[Begin]

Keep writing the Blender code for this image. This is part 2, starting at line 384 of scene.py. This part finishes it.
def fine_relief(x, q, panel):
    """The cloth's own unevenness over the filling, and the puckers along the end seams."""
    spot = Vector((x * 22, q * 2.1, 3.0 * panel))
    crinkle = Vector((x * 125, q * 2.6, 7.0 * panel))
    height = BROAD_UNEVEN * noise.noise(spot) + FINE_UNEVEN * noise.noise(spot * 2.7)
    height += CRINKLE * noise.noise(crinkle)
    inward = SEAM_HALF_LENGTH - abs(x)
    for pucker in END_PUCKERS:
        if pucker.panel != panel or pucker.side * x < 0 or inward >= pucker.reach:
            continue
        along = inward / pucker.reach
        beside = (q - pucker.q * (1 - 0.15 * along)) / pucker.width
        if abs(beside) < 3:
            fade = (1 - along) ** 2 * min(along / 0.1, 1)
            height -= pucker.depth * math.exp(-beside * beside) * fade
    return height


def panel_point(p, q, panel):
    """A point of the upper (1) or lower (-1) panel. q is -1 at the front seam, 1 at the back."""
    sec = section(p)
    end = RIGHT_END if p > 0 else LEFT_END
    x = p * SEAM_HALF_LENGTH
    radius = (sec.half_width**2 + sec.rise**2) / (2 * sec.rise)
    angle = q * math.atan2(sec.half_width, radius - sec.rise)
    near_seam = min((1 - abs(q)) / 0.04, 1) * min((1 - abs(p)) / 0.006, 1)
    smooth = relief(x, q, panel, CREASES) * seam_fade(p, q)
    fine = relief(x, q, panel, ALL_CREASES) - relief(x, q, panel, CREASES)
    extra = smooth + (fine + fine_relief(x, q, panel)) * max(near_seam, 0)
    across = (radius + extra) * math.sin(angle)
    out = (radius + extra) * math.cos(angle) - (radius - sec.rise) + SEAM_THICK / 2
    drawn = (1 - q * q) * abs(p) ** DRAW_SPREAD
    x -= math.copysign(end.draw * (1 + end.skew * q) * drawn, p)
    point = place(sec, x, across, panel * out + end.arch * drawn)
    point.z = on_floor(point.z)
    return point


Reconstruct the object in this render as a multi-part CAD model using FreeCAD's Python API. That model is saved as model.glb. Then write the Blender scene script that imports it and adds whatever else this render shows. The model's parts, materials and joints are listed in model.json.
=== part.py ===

[End]

## Problem description
Look through the records and gather each line with the word "scene".

## Response
Keep writing the Blender code for this image. This is part 2, starting at line 384 of scene.py. This part finishes it.
Reconstruct the object in this render as a multi-part CAD model using FreeCAD's Python API. That model is saved as model.glb. Then write the Blender scene script that imports it and adds whatever else this render shows. The model's parts, materials and joints are listed in model.json.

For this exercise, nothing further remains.